Friday, April 5, 2013

I have an honorary black belt in being awkward.

Hey. I just wanted to let you know that I recently received a black belt in awkwardness. It was a long time coming. I have been through most of the colors but I just realized that it's probably black now.

Sometimes I just feel like I don't even know what normal is. Lately I've been so stressed and busy and sleep deprived that my body and mind just do weird things and I'm pretty sure that it's awkward. But you know, whatever.

Example, I'm moving to provo {very mixed feelings about this} for at least the summer. But I really {no offense} don't want to live with all the 18 and 19 year olds especially. I'm graduating, and entering the realms of the awkward {naturally}, un-married, yet graduated, real adult world. Therefore, I'd like to live with and around other people who are in the same boat. My dad used to be in the high council of a BYU stake where this is the exact life position lots of people were in. So, he emailed the bishop to get the RS president's number so I can ask her if she knew if anyone was selling contracts for the summer. Ya know, because I don't know where anything is in provo, it's similar to a foreign country. So I got this girl's number and texted her this long text, because I'm not a woman of few words, about how it's not awkward to text a random person about your random problems and ask for help and such and then asked her a few questions. Well a few minutes later I get the nicest text from this number telling me I have the wrong number. And they were seriously so nice. And I thought to myself while turning a little pink in my face, "Well, luckily they don't know who I am so its not even awkward. Dodged a bullet on that one!"..... 'till I realized I'd put my first and last name in the text. So this mystery person probably Facebook stalked me to put a face with the weird texter. Sometimes I'm brilliant. So I went back and checked the number and I'd totally dislex-ified the entire thing. And I'm not even dyslexic.

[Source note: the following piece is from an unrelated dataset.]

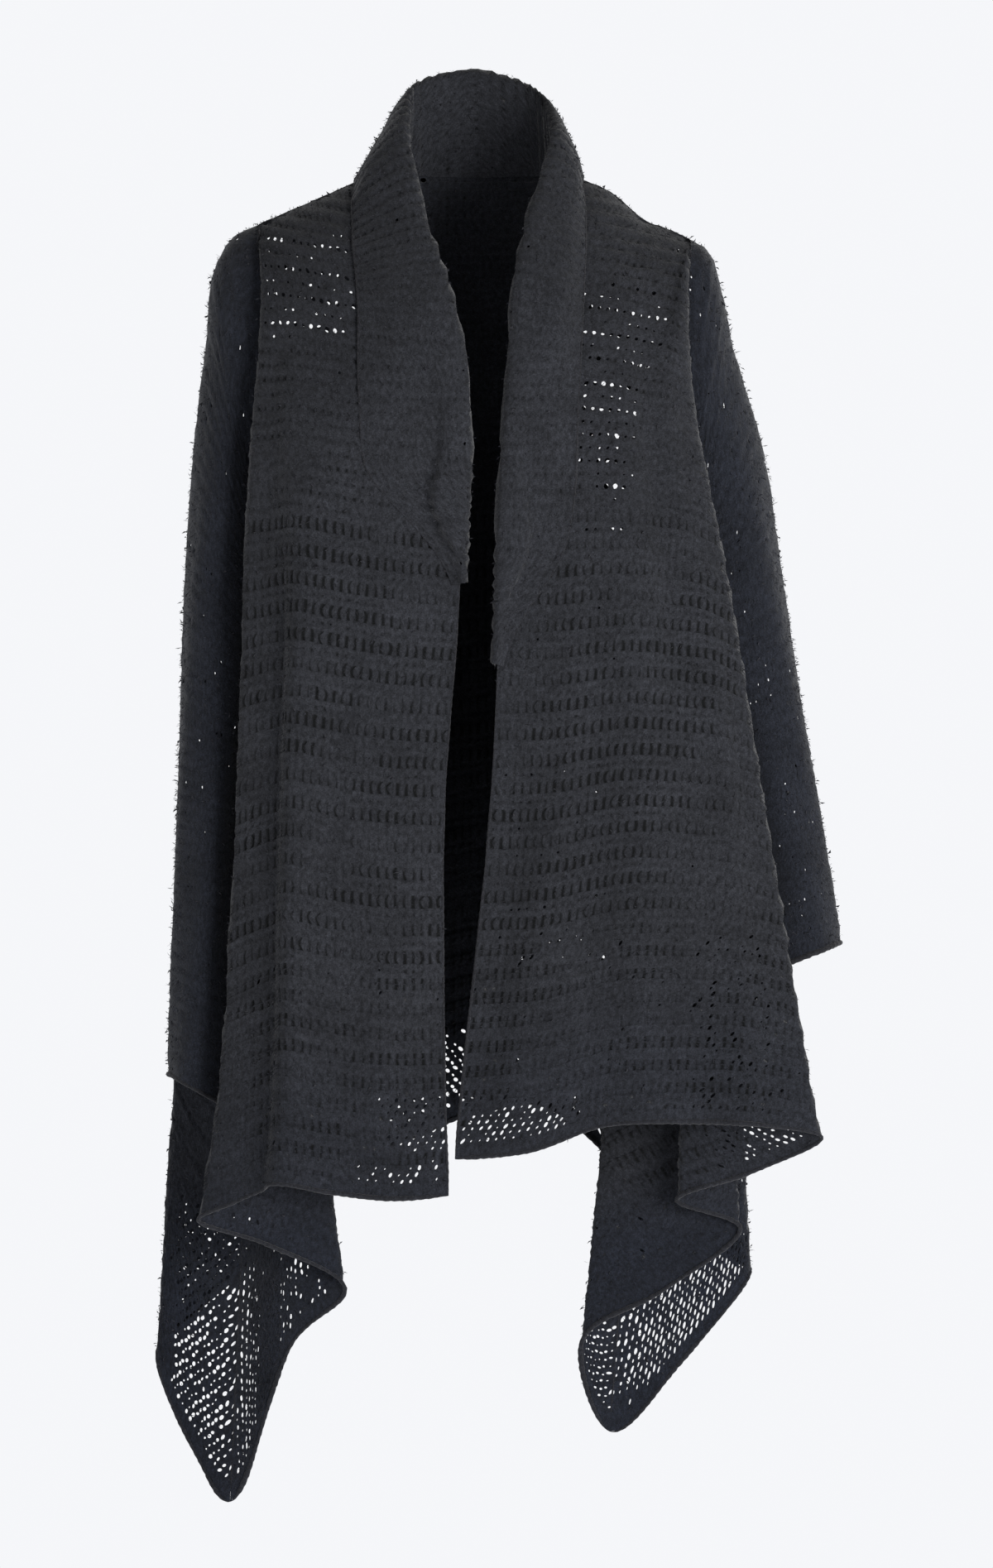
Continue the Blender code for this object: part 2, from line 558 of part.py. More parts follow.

Maybe I should think of it as a talent. Ya know, don't hide your talent, but practice them sort of thing. I am pretty good at it...

I have many more from the past week, but they're too embarrassing to talk about. Sometimes I think that they're just going to be the greatest bed time stories for my children one day. Every night they'll say, "mommy, mommy! tell me another one of your stories when you did awkward things!" And I'll be like, "Which one should I choose tonight?" Perfect.


But speaking of children, you should read this. It is pretty much really cute.
It's not awkward, but instead it's tender.

**I just wanted to clarify that I don't write about my awkward stories to make you think I'm more awkward, but instead to let you know that I know I'm awkward sometimes but don't choose to be, and that it's something I'm working on. Also, sometimes it's really great for inducing ab-working laughter. I mean, after it's over and all.

Also, I haven't made a new cupcake recipe in almost a month. This is a serious misfortune in both yours and my life. Maybe I'll try to work on that. But don't hold your breath. Too many end of senior year projects to do.